WRITTEN TASK: Begin at the line that contains "for make in", stop after the line that contains "for node in", and reproduce only that span, unaltered.
** BEGIN DATA IN THIS EXERCISE **
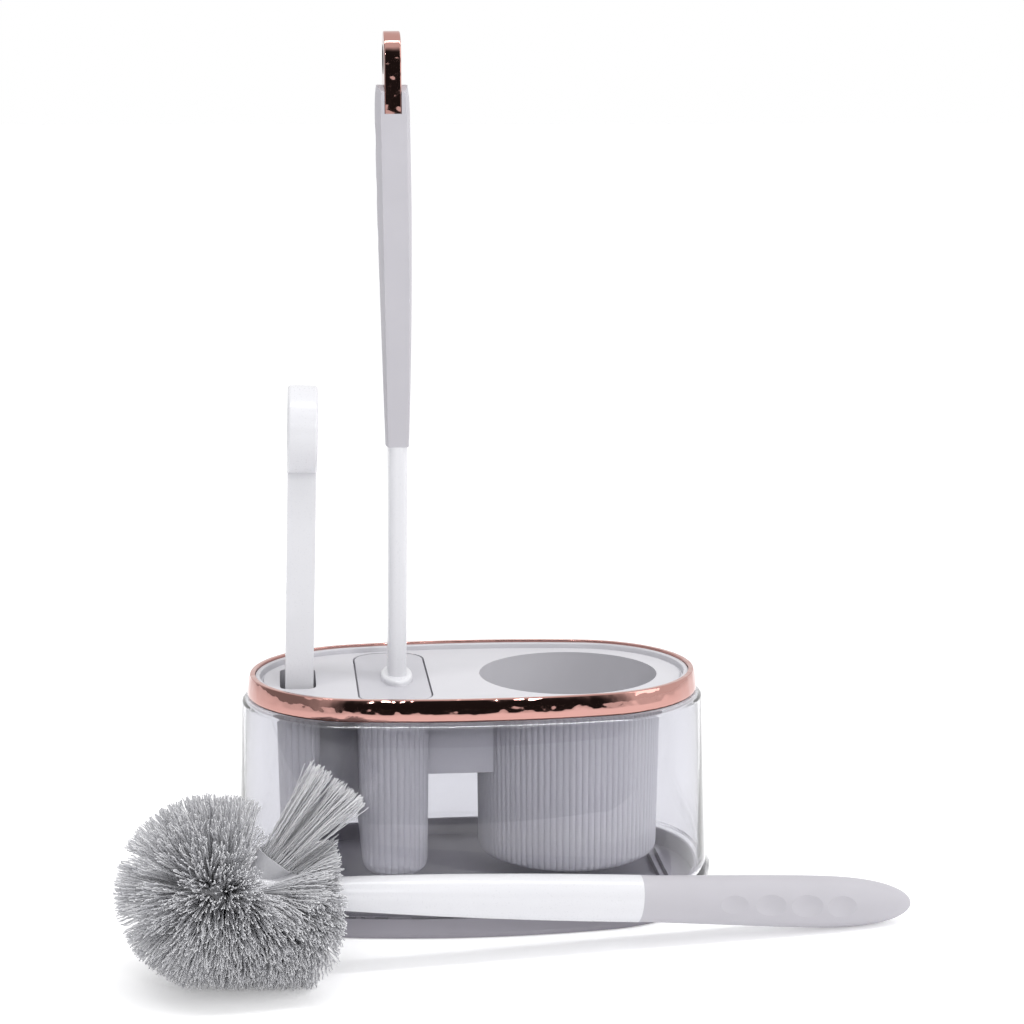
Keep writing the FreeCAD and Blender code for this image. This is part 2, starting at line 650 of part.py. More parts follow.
os.makedirs("parts", exist_ok=True)
for make in NODES:
    shape = make()
    shape.exportStep(f"parts/{make.__name__}.step")
    size = shape.BoundBox
    print(f"{make.__name__:22s} solids {len(shape.Solids):3d} valid {shape.isValid()} volume {shape.Volume:10.0f}"
          f"  x {size.XMin:7.1f} {size.XMax:7.1f}  y {size.YMin:7.1f} {size.YMax:7.1f}"
          f"  z {size.ZMin:6.1f} {size.ZMax:6.1f}")
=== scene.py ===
# %% [markdown]
# A bathroom brush caddy for a toilet set: a clear oval holder with a plated rim and a lift-out tray,
# a narrow brush and a flat brush standing in it, and a round bristle brush lying in front.
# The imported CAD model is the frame. It holds every size, and this file gives the set its looks.

# %% Load the frame
import math

import bmesh
import bpy
import numpy as np
from mathutils import Matrix, Vector


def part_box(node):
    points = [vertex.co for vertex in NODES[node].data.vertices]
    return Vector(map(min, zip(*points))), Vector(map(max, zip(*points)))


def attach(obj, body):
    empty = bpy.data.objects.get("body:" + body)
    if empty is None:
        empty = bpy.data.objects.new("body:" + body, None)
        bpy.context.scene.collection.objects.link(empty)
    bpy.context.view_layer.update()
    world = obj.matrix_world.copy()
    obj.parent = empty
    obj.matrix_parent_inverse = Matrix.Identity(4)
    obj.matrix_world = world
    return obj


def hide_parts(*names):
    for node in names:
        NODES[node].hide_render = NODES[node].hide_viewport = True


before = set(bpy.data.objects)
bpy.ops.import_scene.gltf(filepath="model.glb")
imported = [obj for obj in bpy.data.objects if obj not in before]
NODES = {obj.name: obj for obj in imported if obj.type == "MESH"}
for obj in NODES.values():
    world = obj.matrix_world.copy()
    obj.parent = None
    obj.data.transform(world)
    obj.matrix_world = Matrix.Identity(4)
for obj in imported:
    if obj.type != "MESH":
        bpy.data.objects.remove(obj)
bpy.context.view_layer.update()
MM = 0.001
draw = np.random.default_rng(7)
print("frame nodes", len(NODES))

# %% [markdown]
# The camera comes first, because every later choice of detail depends on how large a piece shows.
# It stands a little over a metre away, just left of the middle, and looks slightly down and to the right.
# A long lens keeps the two upright handles nearly parallel.

# %% Camera
CAMERA_PLACE = Vector((-0.0953, -1.1564, 0.3963))
CAMERA_YAW = 0.099
CAMERA_PITCH = 0.173
SENSOR_WIDTH_MM = 36.0
LENS_MM = 84.375
camera_data = bpy.data.cameras.new("camera")
camera_data.sensor_width = SENSOR_WIDTH_MM
camera_data.lens = LENS_MM
camera = bpy.data.objects.new("camera", camera_data)
camera.location = CAMERA_PLACE
camera.rotation_euler = (math.pi / 2 - CAMERA_PITCH, 0, -CAMERA_YAW)
bpy.context.scene.collection.objects.link(camera)
bpy.context.scene.camera = camera
print("camera distance in metres", round(CAMERA_PLACE.length, 2))

# %% [markdown]
# Every material is a small node tree. Colours are written as the hex values that a paint or plastic
# supplier would give, and one function turns them into the linear values that the renderer works in.
# A second function adds any node with its settings and links, so that a tree reads as a short list.

# %% Material helpers
def colour(hex_value):
    """Linear RGBA of an sRGB hex colour."""
    channels = [int(hex_value[i:i + 2], 16) / 255 for i in (1, 3, 5)]
    linear = [c / 12.92 if c <= 0.04045 else ((c + 0.055) / 1.055) ** 2.4 for c in channels]
    return (*linear, 1.0)


def add_node(tree, kind, settings=None, **inputs):
    """Add a node, set its properties, then set or link each input, by name or by number as in i0."""
    node = tree.nodes.new(kind)
    for name, value in (settings or {}).items():
        setattr(node, name, value)
    for name, value in inputs.items():
        numbered = name[0] == "i" and name[1:].isdigit()
        socket = node.inputs[int(name[1:]) if numbered else name.replace("_", " ")]
        if isinstance(value, bpy.types.NodeSocket):
            tree.links.new(value, socket)
        else:
            socket.default_value = value
    return node


def new_material(name):
    """Empty node material: its tree and output."""
    material = bpy.data.materials.new(name)
    material.use_nodes = True
    tree = material.node_tree
    tree.nodes.clear()
    output = tree.nodes.new("ShaderNodeOutputMaterial")
    return material, tree, output


# %% [markdown]
# Most of the set is injection-moulded plastic or rubber: polypropylene for the trays, ABS for the white
# handles, soft-touch rubber for the grips. One colour and one roughness would look like paint, so the
# colour drifts slowly across a piece and a fine grain breaks up the gloss, as a mould's surface does.
# The real grain is finer than the half millimetre used here, which is as coarse as it needs to show.

# %% Moulded plastics
MOTTLE_MM = 18
GLOSSIER = 0.05
DULLER = 0.07
PLASTIC_IOR = 1.49


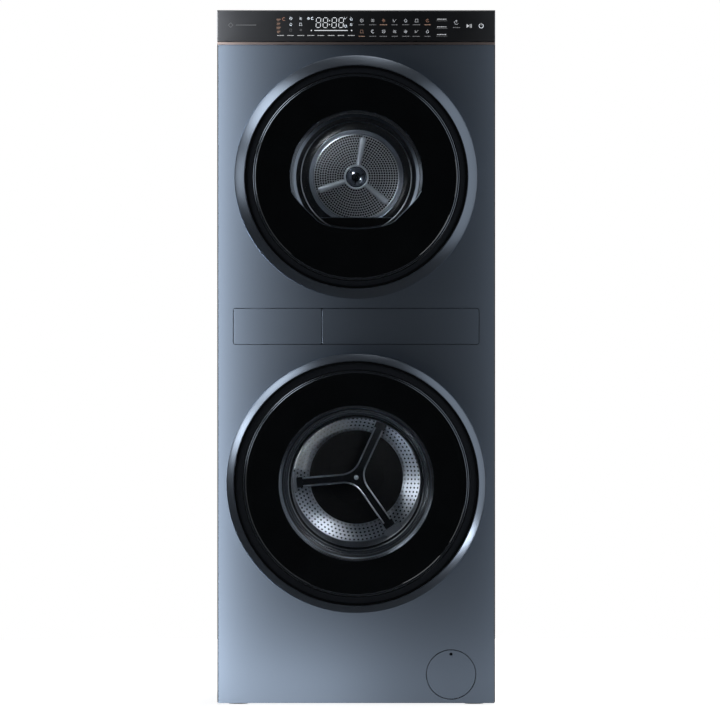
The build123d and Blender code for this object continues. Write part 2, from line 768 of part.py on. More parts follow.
** END DATA IN THIS EXERCISE **
OUTPUT OF THE TASK:
for make in NODES:
    shape = make()
    shape.exportStep(f"parts/{make.__name__}.step")
    size = shape.BoundBox
    print(f"{make.__name__:22s} solids {len(shape.Solids):3d} valid {shape.isValid()} volume {shape.Volume:10.0f}"
          f"  x {size.XMin:7.1f} {size.XMax:7.1f}  y {size.YMin:7.1f} {size.YMax:7.1f}"
          f"  z {size.ZMin:6.1f} {size.ZMax:6.1f}")
=== scene.py ===
# %% [markdown]
# A bathroom brush caddy for a toilet set: a clear oval holder with a plated rim and a lift-out tray,
# a narrow brush and a flat brush standing in it, and a round bristle brush lying in front.
# The imported CAD model is the frame. It holds every size, and this file gives the set its looks.

# %% Load the frame
import math

import bmesh
import bpy
import numpy as np
from mathutils import Matrix, Vector


def part_box(node):
    points = [vertex.co for vertex in NODES[node].data.vertices]
    return Vector(map(min, zip(*points))), Vector(map(max, zip(*points)))


def attach(obj, body):
    empty = bpy.data.objects.get("body:" + body)
    if empty is None:
        empty = bpy.data.objects.new("body:" + body, None)
        bpy.context.scene.collection.objects.link(empty)
    bpy.context.view_layer.update()
    world = obj.matrix_world.copy()
    obj.parent = empty
    obj.matrix_parent_inverse = Matrix.Identity(4)
    obj.matrix_world = world
    return obj


def hide_parts(*names):
    for node in names:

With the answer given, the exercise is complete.